Die TR-02102 hat erheblichen Einfluss auf Zulassungs- und Zertifizierungsverfahren. Für Zulassungen liefert die TR-02102 dem Hersteller eine Richtschnur, etwa zur Parametrisierung von kryptografischen Verfahren. Dies ersetzt aber nicht eine Gesamtwürdigung des Produkts durch Experten im Rahmen des Zulassungsverfahrens. Bei Zertifizierungsverfahren nach den Common Criteria im deutschen Zertifizierungsschema wird kryptografischen Algorithmen und Mechanismen ein Sicherheitsniveau von mindestens 100 Bit zugebilligt (üblicherweise im Zertifizierungsreport), wenn sie den Empfehlungen der TR-02102 folgen.

Darüber hinaus erreichen das BSI immer wieder Anfragen von Entwicklern oder Systemadministratoren zur Umsetzung von Anforderungen der TR-02102 in ihren Projekten. Hierfür steht ein entsprechendes Funktionspostfach zur Verfügung (tr02102@bsi.bund.de). Die TR-02102 entfaltet also durchaus auch dort eine gewisse Wirkung, wo ihre Anwendung durch gesetzliche Regelungen nicht vorgeschrieben wird.

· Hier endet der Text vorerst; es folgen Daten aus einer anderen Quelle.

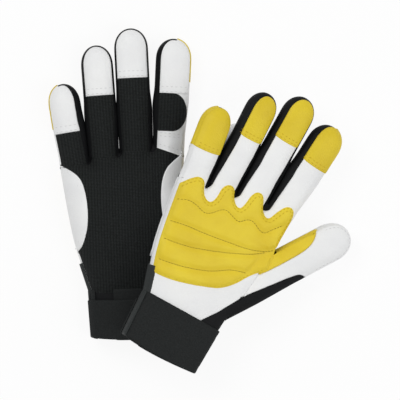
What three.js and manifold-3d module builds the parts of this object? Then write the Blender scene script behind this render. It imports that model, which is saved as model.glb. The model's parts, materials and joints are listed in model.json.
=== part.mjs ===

Sicherheitsziele und Inhaltsübersicht

Grundsätzlich wird in der TR-02102-1 ein Sicherheitsniveau von 100 Bit angestrebt, für einen Einsatzzeitraum ab 2022 eines von 120Bit. Das bedeutet, dass kein bekannter Angriff auf empfohlene Verfahren existieren darf, dessen Aufwand geringer ist als der Brute-Force-Angriff auf eine idealisierte Blockchiffre mit dieser Schlüssellänge.

Der Hintergrund einer solchen Definition eines Sicherheitsziels ist, dass fast alle kryptografischen Verfahren durch Angreifer mit unbeschränkter Rechenleistung und Speicherplatz gebrochen werden können. Die Sicherheit kryptografischer Verfahren wird daher üblicherweise durch den Aufwand quantifiziert, den ein Angreifer nach dem jeweils aktuellen wissenschaftlichen Kenntnisstand betreiben müsste, um einen Angriff erfolgreich durchführen zu können.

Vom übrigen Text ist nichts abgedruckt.